I was in a large L shaped banquet room. I was sitting on a bed. Everyone else was sitting at banquet tables. Suddenly to my right my twin sister Carol walks towards me, sits on the foot of the bed and says something mean and taunting like a kid would. I snap back at her, "Well I heard Jessica's a big fat cow."

(my note: Jessica is her anorexic ballet dancer daughter so what's up with that?!?)

Carol looks like she's going to keep up this exchange with me but I quickly think and tell her, "You know, I can be mean or I can be nice. How 'bout you?"

She thinks a second and says, "I can be nice."

She sat closer and we talked.

I said, "I know Jessica's not a big fat cow."

She asked, "How can your girls afford their own phone?"

I feel puzzled she knows they have their own phone, but I reply, "My husband's an MCSE."

She asks me, "What's that?"

I reply, "That's a Microsoft Certified Systems Engineer."

She replies, "Wow!

Then 2 men walk in from the door behind me with a silver steel double dog dish. In each dish is a birthday cake and candles, one for me, one for her.

They're singing happy birthday, I stand up and announce to the banquet room that it's our birthday. They all applaud. (my note: our birthday is 9/20).

Carol walks toward a friend of mine I recognize and I give my friend a thumbs up that my conversation with Carol went well. To my surprise, Carol reaches down to hug my friend. I didn't know she knew her. (my note: I can't remember now who the person was).

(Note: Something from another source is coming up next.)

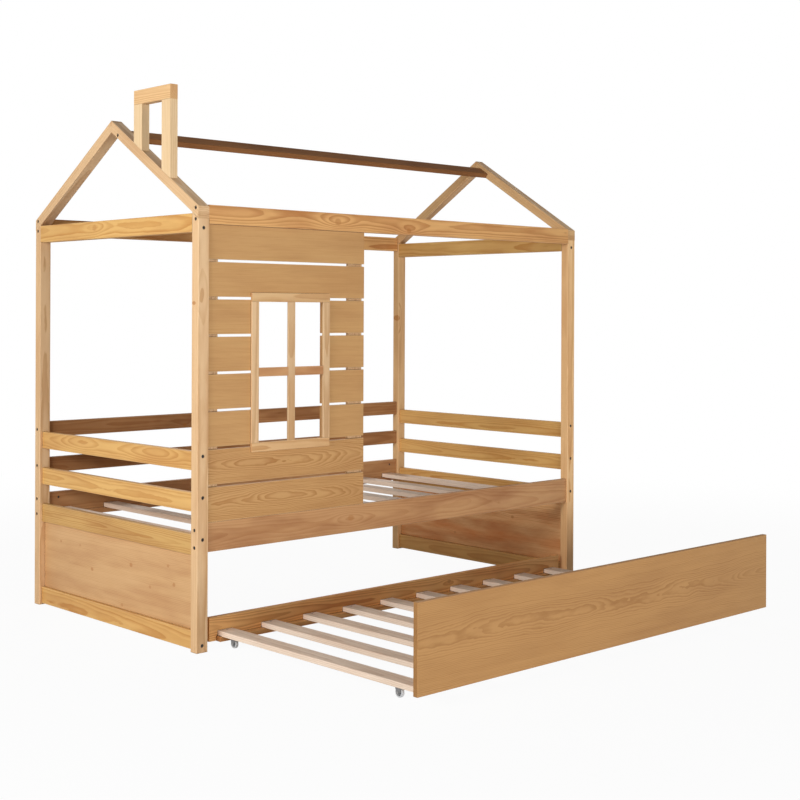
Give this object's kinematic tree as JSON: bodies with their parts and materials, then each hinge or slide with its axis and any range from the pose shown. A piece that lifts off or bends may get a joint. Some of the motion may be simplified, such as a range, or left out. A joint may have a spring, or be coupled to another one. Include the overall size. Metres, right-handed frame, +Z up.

Suddenly my niece, Marlene, (my niece who had been supportive before my breakdown, wanting me to play nice after, then 'remembered' herself and sued my mother and family trust fund) walks up and hugs me. She says, "I've been thinking of you." I whisper in her ear, "We've been thinking and talking about you too."

Then the rest of the family walks up. I'm quickly thinking, "Now who am I maddest at?" But the thought quickly doesn't matter. I'm at ease.

A woman I don't know walks to me from among my family. She's very open and friendly. She looks at Marlene and smiles saying about me, "You're right, she does have a small face." I ask her who she is, but we don't have time to talk. I look to my left, my oldest sister's husband Hal is wanting to come over for a hug, he can't get thru the crowd yet.

My niece Sharon and my mother weren't there.

 

In Jungian psychology, I am every person in the dream. I believe the dream is about my reaching acceptance and forgiveness internally with the characters in my life.

I am against insisting that a survivor must forgive. I needed to feel my feelings and make my choices. My journey got me to a true internal forgiveness. It doesn't mean they've changed, I can be in a relationship to them, that my family of origin and I can be together again - and yet maybe some day that will happen. I can let go of the results.

 

Another quote I want to share is by my favorite author and psychiatrist Alice Miller, "Contempt is a defense against depression, which is a defense against feeling the grief of having lost your real self."

My sister Carol has always been stuck in contempt. I experience Tara as very contemptuous. Alice Miller describes those stuck in contempt as always walking thru this world on stilts, looking down on the rest of us. They secretly feel jealous that we don't walk around on stilts, that we walk on our own 2 feet, and envy us. These people rarely go for help. Their partners do, because the partners get depressed hanging around the contempt.

My sister Pat has always been stuck in depression. All of Pat's life, mom would say, "Poor Pat, she just can't handle life," all the while contemptously demanding Pat keep her secrets no matter how it affected her. I remember about a year before my breakdown Pat went to emergency. It was all very hush, hush, don't talk about it. I only know the doctor said in amazement and sadness, "You've been depressed your entire life." Did she do something about it? No.

Then there's the rest of us doing the real work of recovery. We're the minority. The contempt people and the depressed people all think we're strange.

Doing real recovery can appear depressive or contemptous, and be an easy target for the depressive and contemptuous to demand we stop. I wouldn't trade the way I feel these days, how functional my life has become, for doing it their way.